Laissez faire was the norm until the 90s here. Urban planning, zoning, and building codes might have theoretically existed before, but enforcement was nonexistent. Energy efficiency regulations are newer still.

As a result, insulation in most homes from before 1990 is severely lacking (if not entirely absent).

> At the same time I’ll tear out the floors and radiators (replacing the floor anyway) and replace with heated floors.
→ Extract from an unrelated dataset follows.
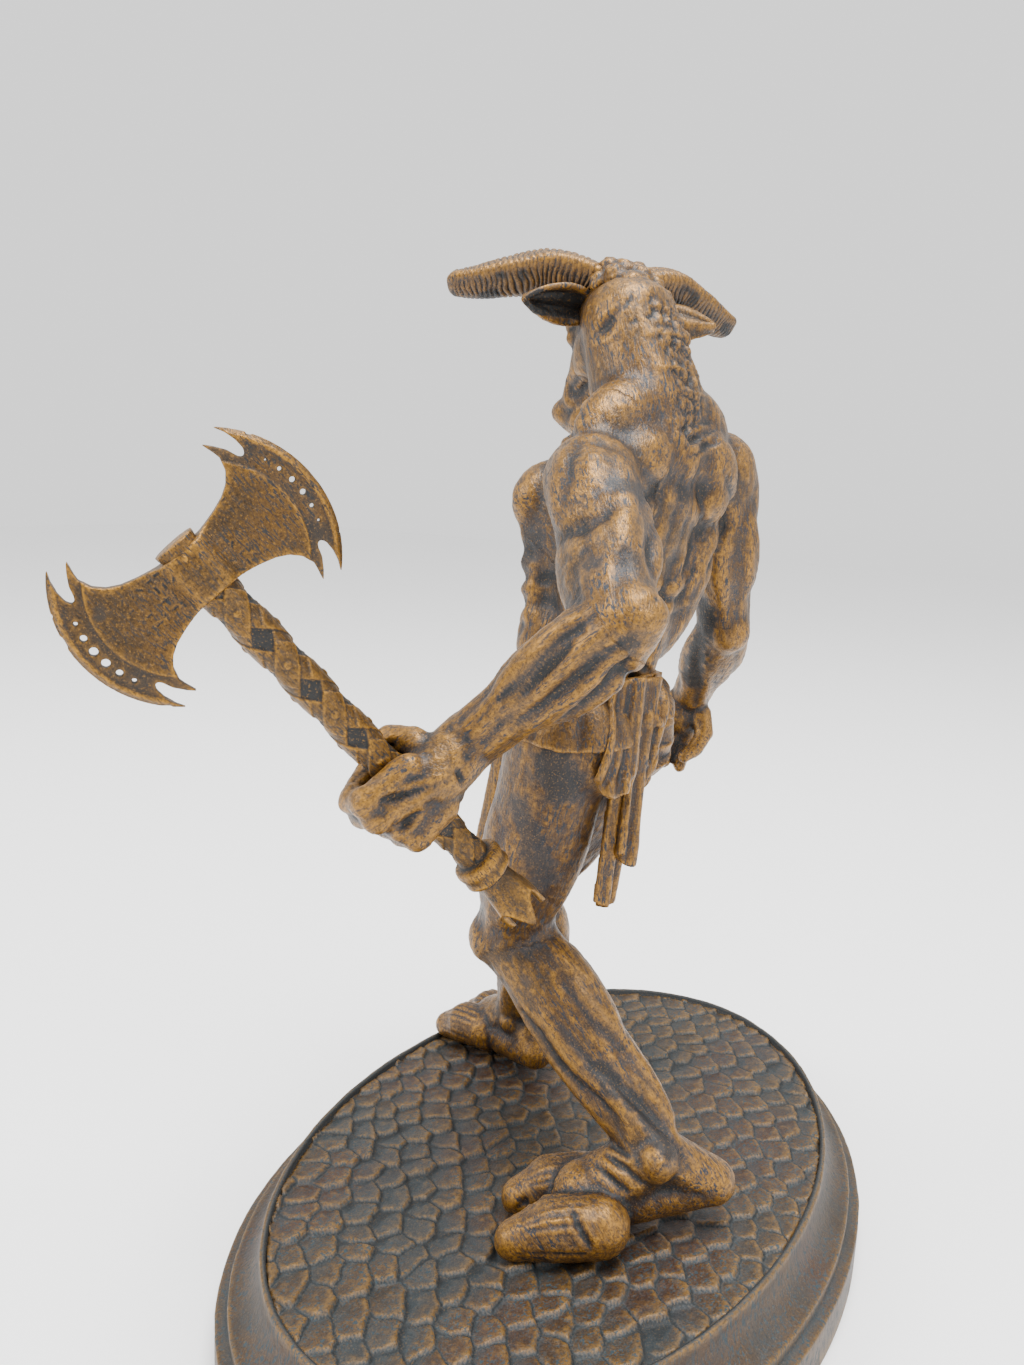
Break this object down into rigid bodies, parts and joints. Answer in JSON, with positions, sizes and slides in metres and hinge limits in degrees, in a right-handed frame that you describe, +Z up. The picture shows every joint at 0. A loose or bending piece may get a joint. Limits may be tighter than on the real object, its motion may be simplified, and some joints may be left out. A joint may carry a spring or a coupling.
{
  "type": "minotaur statuette",
  "caption": "Bronze-painted minotaur statuette striding on an oval cobbled plinth, with a double-bladed axe in its fist.",
  "frame": {"origin": "middle of the plinth's flat underside", "axes": "+Z up, +X along the plinth's length towards the figure's left, -Y the way the figure faces"},
  "size_m": [0.2667, 0.174, 0.2988],
  "materials": {
    "bronze_paint": "cast resin painted bronze with a dark blue-green wash",
    "gilt_bronze_paint": "cast resin painted in a yellower bronze",
    "brown_stone_paint": "cast resin painted brown with blue-grey joints"
  },
  "bodies": {
    "root": {"minotaur": "bronze_paint", "battle_axe": "gilt_bronze_paint", "plinth": "brown_stone_paint"}
  },
  "joints": []
}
This costs at least another €20k but isn’t really necessary - that’s just a luxury when changing the floors anyway.

So, to give you an example: I'll also install heated floors since they are the most suitable heat delivery system for heat pumps and so the most future proof, but first I'll have to excavate 55 cm so I can fill it back up with insulation mostly so as not to lose all of the heat to the bare soil.

For old houses were retrofitting is not possible, a district heat network can help. But yes, housing is really hard to get to net-zero. What I don't understand is why it's still legal to build new houses with fossil fuel heating.
Talking about Belgium, 40.000 additional homes are being connected to the gas grid every year (2020/2021). That's astounding.

We stopped mandating new connections. Great. Insidiously, though, Big Gas successfully lobbied for a price cap of 250 EUR for new connections to the gas grid.

So not only are we still allowing new housing to be heated with gas, we're saying that that's a-ok you can do it on the cheap.

It's almost as if politicians actively want their voters to feel disenfranchised. Who's going to tell those households in a few years that, "Whoops we made a mistake--so maybe this natural gas thing for heating wasn't such a good idea after all"?

At the same time, households who are leading the charge in the energy transition with heat pumps pay full cost, get no rebates, and, cherry on top, pay through the nose for per kWh surcharges on electricity that don't exist for natural gas.